Note, however, that $(UAU')' = UAU'$, and $(UBU')' = UBU'$. So, these matrices are upper triangular and symmetric. We may therefore conclude that they are both diagonal. Thus, $U$ is a unitary matrix that simultaneously diagonalizes $A$ and $B$.

This can be done if and only if $A$ and $B$ commute.


One method of finding this $U$ is given in Horn and Johnson, which I don't have on hand for reference.

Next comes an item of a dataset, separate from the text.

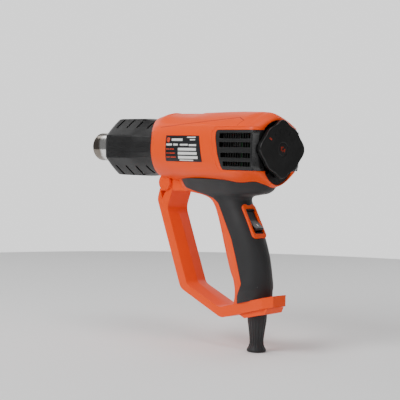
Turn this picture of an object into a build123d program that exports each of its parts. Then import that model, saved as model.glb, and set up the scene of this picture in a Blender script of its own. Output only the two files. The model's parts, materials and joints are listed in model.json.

The key is to do this recursively, noting first that any two commuting matrices have a common eigenvector.

In particular: if $A u = Bu$, with $\|u\| = 1$, then take $u$ to be the first column of the unitary matrix $U_1$. We then have $$ U_1AU_1' = \pmatrix{\lambda & *\\0&\tilde A} \quad U_1BU_1' = \pmatrix{\lambda & *\\0&\tilde B} $$ Now, suppose that $\tilde V \tilde A \tilde V'$ and $\tilde V \tilde B \tilde V'$ is upper triangular for some unitary $\tilde V$. Then, define $$ V = \pmatrix{1&0\\0&\tilde V} $$ verify that both $(VU_1) A(VU_1)'$ and $(VU_1)B(VU_1)'$ will be upper-triangular.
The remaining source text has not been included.